#Askingforafriend: Cultivating a healthy body image
By Caitlin Rudgear
GCU Office of Student Care
Bodies, and our relationship with them, tend to be complicated. Regardless of whether you are male or female, young or old, the likelihood is that you’ve had some feelings (whether positive or negative) about your body and its appearance.
Our culture tends to promote a negative view of our bodies, as if they are a constant project to be worked on, a problem to be fixed, and our lives won’t truly begin until our bodies meet a cultural standard of appearance.
Body positivity and learning to love our bodies as they are is a beautiful cultural movement. But it’s difficult to truly love your body if you feel you can barely tolerate it, feel genuinely uncomfortable in your own skin or if you have a history of struggling with body image.
Instead of making bold proclamations of self-acceptance that don’t feel true or really resonate, let’s instead start with cultivating mindful awareness of our experience in our bodies.

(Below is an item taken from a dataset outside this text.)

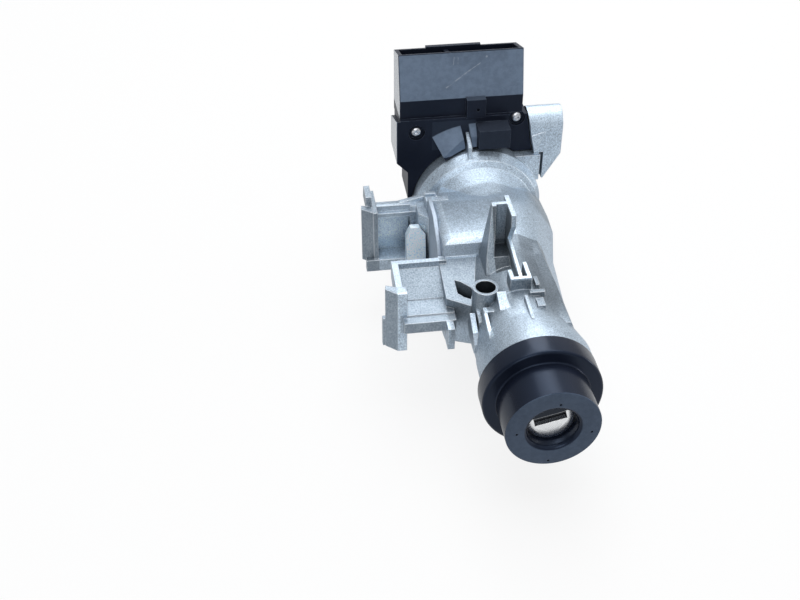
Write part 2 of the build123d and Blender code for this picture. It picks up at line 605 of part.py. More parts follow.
def switch_housing():
    """Black switch body with its open connector box, plate, snap tab and block."""
    plate = prism_y(
        [(-31.8, SWITCH_TOP), (-31.8, 19.1), (-27.4, 14.6), (-27.4, 2.4), (-22, 2.4), (-22, 0), (20, 0),
         (20, 20), (21.9, 21.2), (20.6, 27), (18.9, SWITCH_TOP)], SWITCH_FRONT, SWITCH_REAR)
    round_back = rod_y(SWITCH_R, DRUM_END, SWITCH_REAR)
    plate -= rod_y(DRUM_R + 0.4, SWITCH_FRONT - 1, DRUM_END)
    plate -= prism_x([(131, SWITCH_TOP), (150, 30.7), (150, 39), (131, 39)], -33, BOX_LEFT)
    plate -= block((9.5, 30), (SWITCH_FRONT - 1, DRUM_END), (-5, 21.3))
    spigot = rod_y(SPIGOT_R, SPIGOT_START, DRUM_END + 1)
    raised = block((-18.3, 3.0), (BOX_REAR - BOX_WALL, BOX_REAR), (BOX_REAR_TOP - 6, BOX_REAR_TOP + 1.0))
    hollow = prism_x(
        [(SWITCH_BAND + BOX_WALL, BOX_FLOOR), (SWITCH_BAND + BOX_WALL, BOX_KNEE),
         (BOX_FRONT_TOP_Y + BOX_WALL, BOX_TOP + 2), (BOX_REAR - BOX_WALL, BOX_TOP + 2),
         (BOX_REAR - BOX_WALL, BOX_FLOOR)], BOX_LEFT + BOX_WALL, BOX_RIGHT - BOX_WALL)
    divider = prism_x([(134.5, 39), (134.5, 45), (138.4, 60.6), (149.5, 57.6), (149.5, 39)], -11.4, -9.8)
    lug = block((-5.0, 2.4), (130.6, SWITCH_BAND + 1), (37.6, 45.4))
    lug_hole = rod_y(0.6, 129, 132.5, x=-0.6, z=41)
    step = block((-1.0, 11.2), (124.2, SWITCH_FRONT + 1), (27.4, 35.2))
    step -= rod_y(DRUM_R + 0.4, 120, DRUM_END)
    rotor_bore = rod_y(ROTOR_BORE_R, SPIGOT_START - 1, SWITCH_REAR + 1)
    solid = plate + round_back + spigot + connector_box() + raised - hollow + divider
    solid += lug - lug_hole + step + snap_tabs()
    for x, z in (SCREW_LEFT, SCREW_RIGHT):
        solid -= rod_y(SCREW_RECESS_R, SWITCH_FRONT - 2, SWITCH_FRONT + 1.6, x=x, z=z)
        solid -= rod_y(SCREW_SHANK_R, SWITCH_FRONT, SWITCH_FRONT + 12, x=x, z=z)
    cover_seat = block((-21, 21), (SWITCH_REAR - COVER_THICKNESS, SWITCH_REAR + 1), (-19, 21))
    return solid - rotor_bore - (cover_seat & rod_y(21.5, SWITCH_REAR - 4, SWITCH_REAR + 2))


def snap_tabs():
    """Two sloping snap tabs over the drum, one each side of its rib."""
    cone = turned([(125.6, 26.4), (125.6, 28.0), (SWITCH_FRONT, 35.0), (SWITCH_FRONT + 1, 35.0),
                   (SWITCH_FRONT + 1, 31.5), (128.4, 26.4)])
    reach = 45.0
    wide = sector(-31.0, -11.6, reach)
    wide &= prism_z([(-30, 124.5), (-14.4, 125.4), (-5, 128.4), (-5, 140), (-30, 140)], 15, 45)
    narrow = sector(-6.4, -1.4, reach) & block((-10, 5), (128.2, 140), (15, 45))
    return (cone & wide) + (cone & narrow)


def sector(start, end, reach):
    """Wedge about the lock axis between two angles from the vertical, in degrees."""
    corners = [(reach * math.sin(math.radians(angle)), reach * math.cos(math.radians(angle)))
               for angle in (start, end)]
    return prism_y([(0, 0)] + corners, 120, 140)


def switch_screw(place):
    """Pan-head screw of the switch, with a hexagon recess."""
    x, z = place
    head = rod_y(SCREW_HEAD_R, SWITCH_FRONT + 0.1, SWITCH_FRONT + 1.6, x=x, z=z)
    head = fillet(head.edges().filter_by(GeomType.CIRCLE).sort_by(Axis.Y)[0], 0.6)
    shank = rod_y(SCREW_SHANK_R, SWITCH_FRONT + 1, SWITCH_FRONT + 11, x=x, z=z)
    socket = Pos(x, SWITCH_FRONT + 0.1, z) * Rot(-90, 0, 0) * extrude(RegularPolygon(0.9, 6), 0.9)
    return head + shank - socket


def switch_screw_left():
    """Left screw."""
    return switch_screw(SCREW_LEFT)


def switch_screw_right():
    """Right screw."""
    return switch_screw(SCREW_RIGHT)


def switch_rotor():
    """Turning contact carrier driven by the shaft's square."""
    carrier = rod_y(ROTOR_R, ROTOR_START, ROTOR_END)
    square = block((-SQUARE_DRIVE / 2, SQUARE_DRIVE / 2), (ROTOR_START - 1, SQUARE_END + 0.2),
                   (-SQUARE_DRIVE / 2, SQUARE_DRIVE / 2))
    pockets = [Rot(0, angle, 0) * block((7.5, 12.5), (ROTOR_END - 3, ROTOR_END + 1), (-2.0, 2.0))
               for angle in (0, 120, 240)]
    carrier -= square
    for pocket in pockets:
        carrier -= pocket
    return carrier


def contact_bridges():
    """Sprung copper bridges in the rotor's back face."""
    bridges = []
    for angle in (0, 120, 240):
        strip = block((7.7, 12.3), (ROTOR_END - 2.9, ROTOR_END - 2.2), (-1.8, 1.8))
        point = Pos(10, ROTOR_END - 2.2, 0) * Sphere(1.4)
        bridge = strip + (point & block((7.7, 12.3), (ROTOR_END - 2.2, ROTOR_END), (-1.8, 1.8)))
        bridges.append(Rot(0, angle, 0) * bridge)
    return Compound(children=[Solid(bridge.solid().wrapped) for bridge in bridges])


def contact_board():
    """Fixed contact plate behind the rotor."""
    return rod_y(ROTOR_BORE_R, ROTOR_END + 0.1, SWITCH_REAR - COVER_THICKNESS)


def terminals():
    """Blade terminals standing in the connector box."""
    blades = []
    for x in (-25.5, -20.5, -15.5, -5.5, -0.5, 4.5, 9.5):
        blades.append(Solid(block((x - 1.4, x + 1.4), (143.4, 144.2), (BOX_FLOOR, 54)).solid().wrapped))
    return Compound(children=blades)


def switch_cover():
    """Rear cover snapped into the switch body."""
    seat = block((-21, 21), (SWITCH_REAR - COVER_THICKNESS, SWITCH_REAR), (-19, 21))
    return seat & rod_y(21.5, SWITCH_REAR - 4, SWITCH_REAR + 2)


PARTS = {
    "housing": housing,
    "coil_collar": coil_collar,
    "antenna_coil": antenna_coil,
    "cylinder_sleeve": cylinder_sleeve,
    "key_plug": key_plug,
    "wafers": wafers,
    "plug_face": plug_face,
    "shutter_flap": shutter_flap,
    "shutter_pin": shutter_pin,
    "driver_shaft": driver_shaft,
    "lock_cam": lock_cam,
    "lock_bolt": lock_bolt,
    "bolt_spring": bolt_spring,
    "bolt_cover_plate": bolt_cover_plate,
    "switch_housing": switch_housing,
    "switch_screw_left": switch_screw_left,
    "switch_screw_right": switch_screw_right,
    "switch_rotor": switch_rotor,
    "contact_bridges": contact_bridges,
    "contact_board": contact_board,
    "terminals": terminals,
    "switch_cover": switch_cover,
}

os.makedirs("parts", exist_ok=True)
for name, make in PARTS.items():
    export_step(make(), os.path.join("parts", name + ".step"))
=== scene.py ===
"""Steering lock: finishes, fine pieces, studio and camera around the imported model. Metres."""

import json
import logging
import math
from dataclasses import dataclass, field
from enum import Enum
from typing import Any, Callable, Mapping, Optional, Sequence, Union

import bmesh
import bpy
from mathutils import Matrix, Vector


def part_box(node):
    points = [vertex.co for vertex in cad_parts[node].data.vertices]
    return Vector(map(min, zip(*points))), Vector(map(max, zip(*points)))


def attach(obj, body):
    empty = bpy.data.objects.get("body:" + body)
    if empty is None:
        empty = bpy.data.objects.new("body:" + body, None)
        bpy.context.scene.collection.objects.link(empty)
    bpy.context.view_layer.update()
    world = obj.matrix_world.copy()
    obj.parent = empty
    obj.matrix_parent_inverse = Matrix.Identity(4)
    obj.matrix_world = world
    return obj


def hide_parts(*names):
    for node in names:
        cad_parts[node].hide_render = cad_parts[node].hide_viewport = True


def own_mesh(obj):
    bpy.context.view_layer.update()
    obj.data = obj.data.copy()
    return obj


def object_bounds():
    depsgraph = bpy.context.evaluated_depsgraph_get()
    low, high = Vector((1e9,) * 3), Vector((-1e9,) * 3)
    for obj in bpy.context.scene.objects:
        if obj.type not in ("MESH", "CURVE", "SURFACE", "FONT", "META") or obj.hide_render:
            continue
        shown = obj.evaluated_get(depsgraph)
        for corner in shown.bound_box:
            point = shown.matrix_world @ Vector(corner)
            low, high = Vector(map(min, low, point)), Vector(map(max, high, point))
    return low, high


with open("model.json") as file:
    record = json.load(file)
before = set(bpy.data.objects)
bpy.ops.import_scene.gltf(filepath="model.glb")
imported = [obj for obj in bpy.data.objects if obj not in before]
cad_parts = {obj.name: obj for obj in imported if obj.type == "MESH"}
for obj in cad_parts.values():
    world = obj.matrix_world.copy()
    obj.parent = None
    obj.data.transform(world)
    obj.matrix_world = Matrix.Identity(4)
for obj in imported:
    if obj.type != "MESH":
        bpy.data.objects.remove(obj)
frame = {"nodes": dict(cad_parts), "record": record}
CAD_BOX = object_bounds()

MM = 0.001
LOG = logging.getLogger("steering_lock")
# corners sharper than this are rounded, and edges blunter than this are shaded smooth, in degrees
ROUND_ANGLE = 32.0
SMOOTH_ANGLE = 28.0
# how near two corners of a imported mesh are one, and how flat two triangles are one face, in degrees
SAME_PLACE = 0.002 * MM
SAME_PLANE = 0.3

Colour = tuple[float, float, float]
Point = tuple[float, float, float]
Outline = list[tuple[float, float]]


class Body(Enum):
    """The bodies that move against each other."""

    HOUSING = "housing"
    ROTOR = "key_rotor"
    BOLT = "bolt"
    SHUTTER = "shutter"


class Corner(Enum):
    """How strongly a piece's corners are rounded, in metres."""

    CAST = 0.45 * MM
    MOULDED = 0.25 * MM
    PRESSED = 0.12 * MM
    NONE = 0.0


def math_operator(operation: str, turned: bool = False) -> Callable[["Socket", Any], "Socket"]:
    """Make an operator that adds one Math node.

    Args:
        operation: The Math node's operation.
        turned: Whether the other value comes first.

    Returns:
        The operator, for the Socket class.
    """
    def method(own: "Socket", other: Any) -> "Socket":
        """The two values put through the node."""
        pair = (other, own) if turned else (own, other)
        return own.tree.node("ShaderNodeMath", {"operation": operation}, {0: pair[0], 1: pair[1]})
    return method


class Socket:
    """A node's output that takes part in Python arithmetic. Above an edge, over gives one, else nought."""

    __add__, __radd__ = math_operator("ADD"), math_operator("ADD", turned=True)
    __sub__, __rsub__ = math_operator("SUBTRACT"), math_operator("SUBTRACT", turned=True)
    __mul__, __rmul__ = math_operator("MULTIPLY"), math_operator("MULTIPLY", turned=True)
    __truediv__ = math_operator("DIVIDE")
    __pow__ = math_operator("POWER")
    over = math_operator("GREATER_THAN")

    def __init__(self, tree: "Tree", link: bpy.types.NodeSocket) -> None:
        """Wrap one output.

        Args:
            tree: The tree that the output belongs to.
            link: The output itself.
        """
        self.tree = tree
        self.link = link

    def beside(self, output: Union[int, str]) -> "Socket":
        """Another output of the same node."""
        return Socket(self.tree, self.link.node.outputs[output])

    def step(self, low: float, high: float) -> "Socket":
        """Rise smoothly from nought at low to one at high."""
        return self.tree.node("ShaderNodeMapRange", {"interpolation_type": "SMOOTHSTEP", "clamp": True},
                              {"Value": self, "From Min": low, "From Max": high})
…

Why mindfulness? Mindfulness acts as a way for us to notice our experiences while practicing nonjudgment. By learning to practice nonjudgment, we then open ourselves up to be able to become more curious, more aware and hopefully more kind to ourselves.
Mindfulness also helps us be more present and attuned to the here and now. Additionally, mindfulness can act as a tool for us to shift our attention away from the external appearance of the body and instead focus on being present in the body.
So how can we begin to cultivate this mindfulness to help us suspend judgment and thus create more room for appreciation for our bodies? Find a comfortable seat in a quiet spot and give this brief exercise a try:
Begin by connecting to the breath. Notice the quality of your breathing.
As you notice the quality of your breath and the rate at which you breathe, remember to practice nonjudgment. If you notice your mind takes you elsewhere or any distractions come up, do your best to redirect the mind to the present moment and know that distractions or wandering thoughts are normal.
Slowly begin to shift the breath to your belly, noticing the rise and fall of the belly as you deepen each breath.
Notice how your body feels today, starting from the feet and scanning upward to your ankles, legs, hips, stomach, back, chest, shoulders, arms, hands, neck and face.
Notice the areas where your body feels most tense and the most relaxed.
Notice your body’s ability to continue to relax itself, without any effort, as you intentionally take time to be still and attuned to your body.
Take several more deep breaths, enjoying the relaxation and allowing any tension you noticed to continue to slowly loosen.
When you are ready, slowly, and gently bring your attention back into the room.